May this book encourage those priests and faithful who, moved also by the example of Benedict XVI — who in the last years of his pontificate wanted to distribute the Eucharist in the mouth and kneeling — wish to administer or receive the Eucharist in this latter manner, which is far more suited to the Sacrament itself. I hope there can be a rediscovery and promotion of the beauty and pastoral value of this method. In my opinion and judgment, this is an important question on which the Church today must reflect. This is a further act of adoration and love that each of us can offer to Jesus Christ. I am very pleased to see so many young people who choose to receive our Lord so reverently on their knees and on their tongues. May Fr. Bortoli’s work foster a general rethinking on the way Holy Communion is distributed. As I said at the beginning of this preface, we have just celebrated the centenary of Fatima and we are encouraged in waiting for the sure triumph of the Immaculate Heart of Mary that, in the end, the truth about the liturgy will also triumph. [emphases added].
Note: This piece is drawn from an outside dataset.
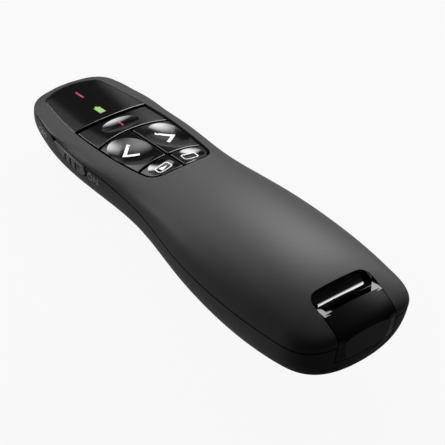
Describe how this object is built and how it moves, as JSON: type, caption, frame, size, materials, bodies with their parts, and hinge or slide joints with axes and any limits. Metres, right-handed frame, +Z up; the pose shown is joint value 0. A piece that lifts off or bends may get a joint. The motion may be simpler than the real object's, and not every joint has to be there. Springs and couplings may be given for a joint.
{
  "type": "wireless presentation clicker",
  "caption": "Waisted hand-held presentation remote with a glossy key panel, laser pointer, side power slider, sliding battery door and a USB receiver stored in its tail.",
  "frame": {"origin": "on the resting surface, under the middle of the body's bounding box", "axes": "+Y along the body to the laser nose, +X to the right seen from above, +Z up out of the keys' side"},
  "size_m": [0.0378, 0.1156, 0.0254],
  "materials": {
    "soft_touch_black": "soft-touch charcoal coating",
    "grey_plastic": "moulded mid-grey plastic",
    "gloss_black": "polished black plastic",
    "smoked_window": "smoked display window, polished",
    "light_guide_clear": "clear moulded light guide",
    "lens_clear": "clear optical plastic",
    "board_green": "solder-masked circuit board",
    "black_resin": "moulded electronic part",
    "white_resin": "white moulded plastic",
    "nickel": "nickel-plated spring steel",
    "steel": "bright steel sheet",
    "brass_plain": "turned brass",
    "gold_contact": "gold-plated contact",
    "red_led": "red lamp",
    "green_led": "green lamp",
    "cell_wrap": "printed cell sleeve, plain"
  },
  "bodies": {
    "housing": {"top_cover": "soft_touch_black", "bottom_cover": "soft_touch_black", "display_window": "smoked_window", "light_guide": "light_guide_clear", "dock_liner": "gloss_black", "key_frame": "black_resin", "main_board": "board_green", "laser_barrel": "brass_plain", "laser_lens": "lens_clear", "laser_diode": "brass_plain", "laser_window": "lens_clear", "laser_holder": "black_resin", "battery_led": "green_led", "laser_led": "red_led", "slide_switch_body": "nickel", "radio_chip": "black_resin", "crystal": "steel", "storage_capacitor": "brass_plain", "battery_left": "cell_wrap", "battery_right": "cell_wrap", "positive_contact": "nickel", "negative_contact": "nickel", "bridge_contact": "nickel", "contact_spring_left": "nickel", "contact_spring_right": "nickel", "case_screw_left": "steel", "case_screw_right": "steel", "receiver_tray": "black_resin", "laser_switch": "nickel", "back_switch": "nickel", "forward_switch": "nickel", "play_switch": "nickel", "blank_switch": "nickel"},
    "laser_button": {"laser_key": "gloss_black", "laser_plunger": "black_resin"},
    "back_button": {"back_key": "gloss_black", "back_plunger": "black_resin"},
    "forward_button": {"forward_key": "gloss_black", "forward_plunger": "black_resin"},
    "play_button": {"play_key": "gloss_black", "play_plunger": "black_resin"},
    "blank_button": {"blank_key": "gloss_black", "blank_plunger": "black_resin"},
    "power_switch": {"power_slider": "grey_plastic", "slide_switch_lever": "black_resin"},
    "door": {"battery_door": "soft_touch_black"},
    "receiver": {"receiver_cap": "gloss_black", "receiver_body": "black_resin", "usb_shell": "steel", "usb_tongue": "white_resin", "usb_contact_1": "gold_contact", "usb_contact_2": "gold_contact", "usb_contact_3": "gold_contact", "usb_contact_4": "gold_contact"}
  },
  "joints": [
    {"name": "laser_press", "type": "slide", "parent": "housing", "child": "laser_button", "axis": [0, 0.1599, 0.9871], "range_m": [-0.0004, 0], "stiffness_N_per_m": 100, "springref_m": 0.0004},
    {"name": "back_press", "type": "slide", "parent": "housing", "child": "back_button", "axis": [0, 0.1599, 0.9871], "range_m": [-0.0004, 0], "stiffness_N_per_m": 100, "springref_m": 0.0004},
    {"name": "forward_press", "type": "slide", "parent": "housing", "child": "forward_button", "axis": [0, 0.1599, 0.9871], "range_m": [-0.0004, 0], "stiffness_N_per_m": 100, "springref_m": 0.0004},
    {"name": "play_press", "type": "slide", "parent": "housing", "child": "play_button", "axis": [0, 0.1599, 0.9871], "range_m": [-0.0004, 0], "stiffness_N_per_m": 50, "springref_m": 0.0004},
    {"name": "blank_press", "type": "slide", "parent": "housing", "child": "blank_button", "axis": [0, 0.1599, 0.9871], "range_m": [-0.0004, 0], "stiffness_N_per_m": 50, "springref_m": 0.0004},
    {"name": "power_slide", "type": "slide", "parent": "housing", "child": "power_switch", "axis": [0.061, 0.9967, -0.0541], "range_m": [0, 0.0015]},
    {"name": "door_slide", "type": "slide", "parent": "housing", "child": "door", "axis": [0, -0.9986, -0.0523], "range_m": [0, 0.062]},
    {"name": "receiver_slide", "type": "slide", "parent": "housing", "child": "receiver", "axis": [0, -1, 0], "range_m": [0, 0.05]}
  ]
}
* Prefect of the Congregation for Divine Worship and the Discipline of the Sacraments
Surely, no Catholic reading the above could continue to participate in this Satanic attack on the Eucharist? Indeed, could anyone who continues to receive Communion in the hand after reading the above, honestly claim to believe in the Real Presence of Our Lord, Body, Blood, Soul and Divinity, truly present in every particle of the Sacred Species?